The way in which cities develop over the coming decades will play a major role in determining the success of climate change mitigation efforts and the degree to which climate change impacts those at risk. Yet most cities in the developing world face severe barriers to planning and financing the infrastructure investments necessary to steer their growth in a climate compatible way. International public climate finance is a fraction of total financial flows, but has the potential to play a pivotal role in helping municipal governments and other urban actors overcome the many barriers they face.
This paper reviews the approaches taken by multilateral climate funds in the period 2010-2014 to support low-emission and climate-resilient development in developing country cities. It identifies US$842 million in approved climate finance for explicitly urban projects, which equates to just over one in every ten dollars spent on climate finance over these five years. The majority of this finance has supported low-carbon urban transport systems in fast-growing middle-income countries.
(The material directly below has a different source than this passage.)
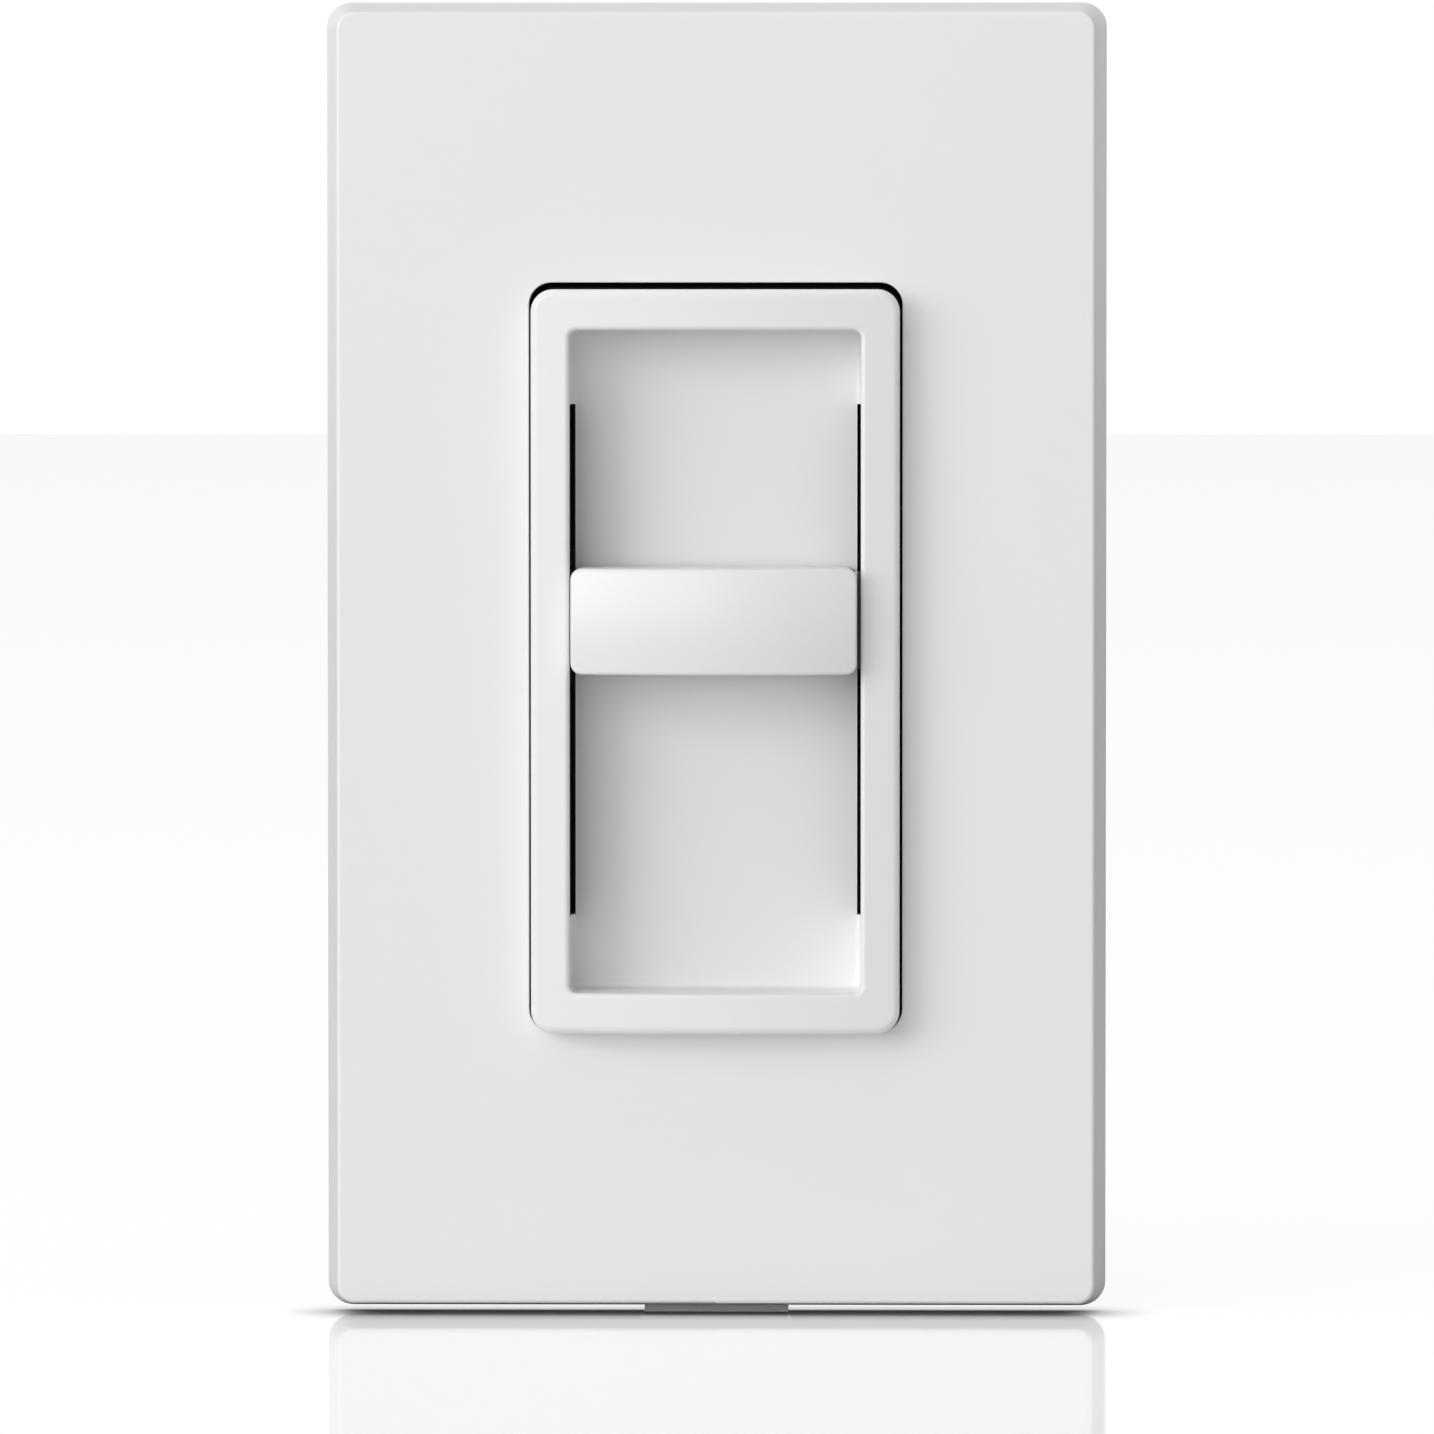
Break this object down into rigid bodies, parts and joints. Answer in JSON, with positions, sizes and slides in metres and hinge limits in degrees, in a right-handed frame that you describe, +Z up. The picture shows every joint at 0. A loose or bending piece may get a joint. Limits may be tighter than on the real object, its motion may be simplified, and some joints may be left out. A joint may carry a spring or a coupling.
{
  "type": "dimmer slide switch",
  "caption": "white wall dimmer with a wide slide bar in a deep framed recess, a screwless clip-on wallplate, a metal mounting strap and a rear housing",
  "frame": {"origin": "midway between the two mounting screws, on the wall's surface, which is the back of the strap and of the wallplate", "axes": "+X to the right as seen from the room, +Z up, -Y out of the wall into the room; the housing lies at +Y"},
  "size_m": [0.0698, 0.0475, 0.1173],
  "materials": {
    "white_cover": "semi-gloss moulded",
    "white_bracket": "satin moulded",
    "white_bezel": "semi-gloss moulded",
    "white_bar": "semi-gloss moulded",
    "natural_nylon": "satin moulded",
    "aluminium": "rolled sheet, stamped edges",
    "zinc_steel": "zinc plated",
    "white_screw": "painted head",
    "green_screw": "green chromate",
    "fibre": "vulcanised fibre",
    "housing": "fine moulded texture",
    "brass": "bright",
    "phenolic": "phenolic paper laminate",
    "tinned_steel": "tin plated",
    "black_epoxy": "moulded",
    "grey_silicone": "matt",
    "black_film": "matt",
    "yellow_core": "coated powder iron",
    "copper": "enamelled copper",
    "blue_film": "moulded box",
    "brown_film": "dipped",
    "glass_bead": "glass seal",
    "tan_resistor": "lacquered"
  },
  "bodies": {
    "base": {"wallplate_bracket": "white_bracket", "wallplate_screws": "white_screw", "bezel": "white_bezel", "light_seal": "black_film", "slot_liners": "black_film", "mounting_strap": "aluminium", "mounting_screws": "zinc_steel", "screw_retainers": "fibre", "ground_screw": "green_screw", "rear_housing": "housing", "housing_screws": "zinc_steel", "line_terminal": "brass", "load_terminal": "brass", "terminal_screws": "brass", "circuit_board": "phenolic", "potentiometer_case": "tinned_steel", "potentiometer_track": "phenolic", "line_rail": "brass", "load_rail": "brass", "triac": "black_epoxy", "insulating_pad": "grey_silicone", "triac_rivet": "aluminium", "choke_core": "yellow_core", "choke_winding": "copper", "interference_capacitor": "blue_film", "timing_capacitor": "brown_film", "diac": "glass_bead", "resistors": "tan_resistor"},
    "slider": {"slide_bar": "white_bar", "slide_carrier": "natural_nylon", "potentiometer_lever": "black_epoxy", "potentiometer_wiper": "brass", "bridging_contact": "brass"},
    "cover": {"wallplate_cover": "white_cover"}
  },
  "joints": [
    {"name": "dim_slide", "type": "slide", "parent": "base", "child": "slider", "axis": [0, 0, 1], "range_m": [-0.0218, 0.0146]},
    {"name": "cover_pull", "type": "slide", "parent": "base", "child": "cover", "axis": [0, -1, 0], "range_m": [0, 0.02]}
  ]
}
Adaptation funds financed only a handful of explicitly urban projects in the review period.
The report highlights the following implications for future climate fund engagement at the urban level:
- Climate funds must focus on catalysing action by others.
Climate funds need to develop appropriate access arrangements for reaching the most vulnerable urban residents.
Mainstreaming climate risks and mitigation into local governance must remain a priority, but is not a solution by itself.
Climate funds can expand their impact by supporting urban project preparation.